[CAD and scene scripts]
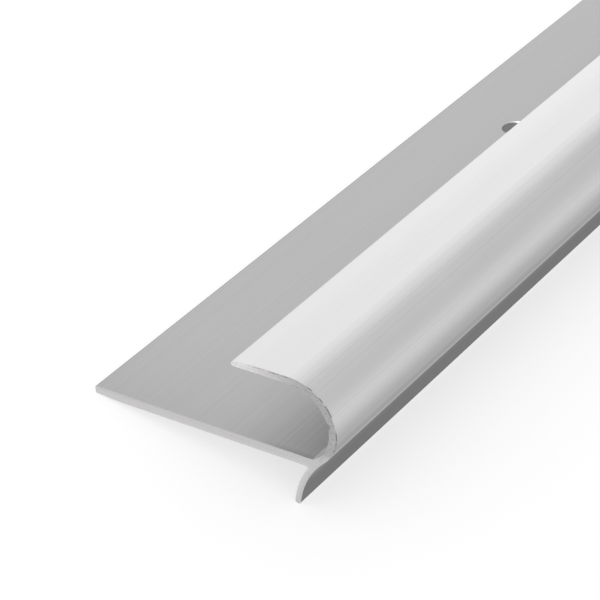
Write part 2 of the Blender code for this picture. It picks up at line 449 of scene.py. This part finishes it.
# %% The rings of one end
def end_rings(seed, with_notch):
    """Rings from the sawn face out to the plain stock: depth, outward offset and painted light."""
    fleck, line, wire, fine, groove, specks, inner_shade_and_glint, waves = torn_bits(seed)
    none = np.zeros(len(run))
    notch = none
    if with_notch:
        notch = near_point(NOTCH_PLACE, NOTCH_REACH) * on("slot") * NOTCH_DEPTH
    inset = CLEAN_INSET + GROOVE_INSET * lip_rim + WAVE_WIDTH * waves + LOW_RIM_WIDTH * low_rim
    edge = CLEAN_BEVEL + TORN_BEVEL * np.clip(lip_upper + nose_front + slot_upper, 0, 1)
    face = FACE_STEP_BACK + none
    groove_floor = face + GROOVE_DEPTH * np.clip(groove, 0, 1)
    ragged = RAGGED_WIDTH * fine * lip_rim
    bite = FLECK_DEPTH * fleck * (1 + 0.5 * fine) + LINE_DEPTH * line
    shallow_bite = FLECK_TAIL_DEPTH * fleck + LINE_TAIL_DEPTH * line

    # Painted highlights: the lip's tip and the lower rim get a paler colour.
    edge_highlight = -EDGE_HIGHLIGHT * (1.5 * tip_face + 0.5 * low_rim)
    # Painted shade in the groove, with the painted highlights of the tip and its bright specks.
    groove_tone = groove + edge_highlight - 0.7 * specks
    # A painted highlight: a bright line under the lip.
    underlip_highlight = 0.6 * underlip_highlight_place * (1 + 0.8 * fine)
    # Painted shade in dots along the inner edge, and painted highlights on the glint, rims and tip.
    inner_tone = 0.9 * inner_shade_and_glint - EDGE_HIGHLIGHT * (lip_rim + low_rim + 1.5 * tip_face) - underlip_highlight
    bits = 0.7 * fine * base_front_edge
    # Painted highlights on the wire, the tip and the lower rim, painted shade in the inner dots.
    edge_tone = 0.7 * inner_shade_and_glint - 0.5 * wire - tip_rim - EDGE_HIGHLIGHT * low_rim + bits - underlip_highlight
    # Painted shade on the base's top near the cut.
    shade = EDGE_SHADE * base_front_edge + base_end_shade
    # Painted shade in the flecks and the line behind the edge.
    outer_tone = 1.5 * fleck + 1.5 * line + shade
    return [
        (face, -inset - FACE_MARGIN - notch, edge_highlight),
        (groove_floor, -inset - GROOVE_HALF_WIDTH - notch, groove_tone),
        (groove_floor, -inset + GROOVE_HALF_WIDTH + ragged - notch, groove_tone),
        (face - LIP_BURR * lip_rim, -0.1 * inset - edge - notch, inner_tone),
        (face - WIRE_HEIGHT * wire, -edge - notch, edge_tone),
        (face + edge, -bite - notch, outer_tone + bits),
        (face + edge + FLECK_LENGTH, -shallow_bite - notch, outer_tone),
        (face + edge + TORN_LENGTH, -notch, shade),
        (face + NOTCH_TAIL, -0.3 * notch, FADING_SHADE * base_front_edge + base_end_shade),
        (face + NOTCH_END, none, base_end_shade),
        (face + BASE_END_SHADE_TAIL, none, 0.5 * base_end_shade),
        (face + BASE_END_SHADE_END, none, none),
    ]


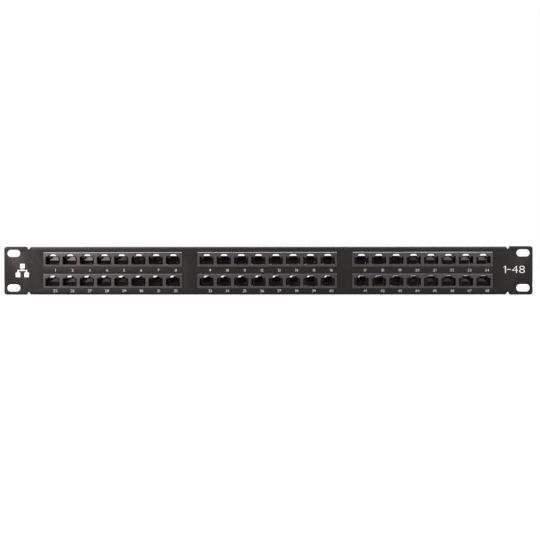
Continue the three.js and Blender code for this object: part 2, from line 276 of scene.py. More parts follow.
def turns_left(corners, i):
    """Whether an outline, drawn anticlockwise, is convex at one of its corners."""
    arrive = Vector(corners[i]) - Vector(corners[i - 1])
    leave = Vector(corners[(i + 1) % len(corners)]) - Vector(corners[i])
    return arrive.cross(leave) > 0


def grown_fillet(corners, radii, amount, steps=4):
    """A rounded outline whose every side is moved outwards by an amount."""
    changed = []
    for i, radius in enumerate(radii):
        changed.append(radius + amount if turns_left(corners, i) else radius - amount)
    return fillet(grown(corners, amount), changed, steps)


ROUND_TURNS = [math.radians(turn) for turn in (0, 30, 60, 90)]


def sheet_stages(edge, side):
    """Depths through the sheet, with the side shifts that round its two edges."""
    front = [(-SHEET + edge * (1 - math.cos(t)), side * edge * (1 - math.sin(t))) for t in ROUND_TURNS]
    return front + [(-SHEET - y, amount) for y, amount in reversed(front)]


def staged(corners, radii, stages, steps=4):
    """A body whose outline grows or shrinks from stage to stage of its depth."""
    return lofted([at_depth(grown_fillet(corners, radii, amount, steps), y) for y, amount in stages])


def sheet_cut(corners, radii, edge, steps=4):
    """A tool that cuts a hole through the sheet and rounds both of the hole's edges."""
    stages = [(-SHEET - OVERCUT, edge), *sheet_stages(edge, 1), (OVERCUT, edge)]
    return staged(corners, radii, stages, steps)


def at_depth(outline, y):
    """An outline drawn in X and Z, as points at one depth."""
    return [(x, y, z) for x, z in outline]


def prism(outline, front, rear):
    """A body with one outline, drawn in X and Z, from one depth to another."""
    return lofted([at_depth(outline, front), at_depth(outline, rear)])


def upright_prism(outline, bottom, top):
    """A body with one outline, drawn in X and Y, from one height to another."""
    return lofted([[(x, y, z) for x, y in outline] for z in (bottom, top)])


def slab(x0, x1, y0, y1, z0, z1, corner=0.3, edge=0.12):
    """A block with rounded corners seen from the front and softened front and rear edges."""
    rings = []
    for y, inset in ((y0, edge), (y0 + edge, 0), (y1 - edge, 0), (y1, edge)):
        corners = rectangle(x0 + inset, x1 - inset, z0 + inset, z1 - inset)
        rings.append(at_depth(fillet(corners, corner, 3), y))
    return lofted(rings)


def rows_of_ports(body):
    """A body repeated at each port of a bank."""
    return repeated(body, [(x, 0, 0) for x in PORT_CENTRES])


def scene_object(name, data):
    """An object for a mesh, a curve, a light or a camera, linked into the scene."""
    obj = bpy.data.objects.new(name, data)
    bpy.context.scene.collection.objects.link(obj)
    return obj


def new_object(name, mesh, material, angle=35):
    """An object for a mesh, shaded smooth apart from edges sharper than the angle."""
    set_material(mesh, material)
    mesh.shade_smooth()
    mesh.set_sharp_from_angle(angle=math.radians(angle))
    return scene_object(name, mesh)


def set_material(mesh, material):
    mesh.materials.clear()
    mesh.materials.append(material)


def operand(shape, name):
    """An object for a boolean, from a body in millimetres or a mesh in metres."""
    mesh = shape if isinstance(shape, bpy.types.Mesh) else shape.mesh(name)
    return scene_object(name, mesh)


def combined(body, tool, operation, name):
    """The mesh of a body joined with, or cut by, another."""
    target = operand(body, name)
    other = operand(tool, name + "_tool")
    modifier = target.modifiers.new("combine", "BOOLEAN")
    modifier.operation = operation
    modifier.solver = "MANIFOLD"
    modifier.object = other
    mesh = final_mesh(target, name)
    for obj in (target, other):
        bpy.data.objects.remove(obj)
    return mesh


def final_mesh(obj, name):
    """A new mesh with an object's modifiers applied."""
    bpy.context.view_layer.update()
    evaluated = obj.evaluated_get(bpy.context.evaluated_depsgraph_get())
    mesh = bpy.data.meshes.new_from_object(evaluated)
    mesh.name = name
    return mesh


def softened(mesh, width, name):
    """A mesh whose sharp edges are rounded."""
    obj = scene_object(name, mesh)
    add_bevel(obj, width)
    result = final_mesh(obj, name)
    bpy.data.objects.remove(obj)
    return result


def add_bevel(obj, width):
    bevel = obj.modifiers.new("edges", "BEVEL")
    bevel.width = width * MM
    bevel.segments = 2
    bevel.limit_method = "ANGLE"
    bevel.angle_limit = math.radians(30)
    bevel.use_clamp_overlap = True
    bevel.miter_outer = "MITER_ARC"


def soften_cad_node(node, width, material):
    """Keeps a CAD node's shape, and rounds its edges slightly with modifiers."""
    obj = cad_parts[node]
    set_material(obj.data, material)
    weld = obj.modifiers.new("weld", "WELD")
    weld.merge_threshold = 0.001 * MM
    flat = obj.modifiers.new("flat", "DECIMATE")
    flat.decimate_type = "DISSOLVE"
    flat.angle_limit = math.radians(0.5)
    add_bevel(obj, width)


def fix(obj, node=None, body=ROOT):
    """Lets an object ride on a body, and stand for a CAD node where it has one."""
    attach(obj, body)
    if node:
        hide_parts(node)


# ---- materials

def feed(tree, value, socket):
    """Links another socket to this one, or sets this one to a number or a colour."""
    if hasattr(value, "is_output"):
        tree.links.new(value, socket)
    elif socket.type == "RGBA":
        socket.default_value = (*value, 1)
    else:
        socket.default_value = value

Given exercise
Give back, exactly as written, the lines from the one with "obj = cad_parts[node]" to the last line.

Task response
    obj = cad_parts[node]
    set_material(obj.data, material)
    weld = obj.modifiers.new("weld", "WELD")
    weld.merge_threshold = 0.001 * MM
    flat = obj.modifiers.new("flat", "DECIMATE")
    flat.decimate_type = "DISSOLVE"
    flat.angle_limit = math.radians(0.5)
    add_bevel(obj, width)


def fix(obj, node=None, body=ROOT):
    """Lets an object ride on a body, and stand for a CAD node where it has one."""
    attach(obj, body)
    if node:
        hide_parts(node)


# ---- materials

def feed(tree, value, socket):
    """Links another socket to this one, or sets this one to a number or a colour."""
    if hasattr(value, "is_output"):
        tree.links.new(value, socket)
    elif socket.type == "RGBA":
        socket.default_value = (*value, 1)
    else:
        socket.default_value = value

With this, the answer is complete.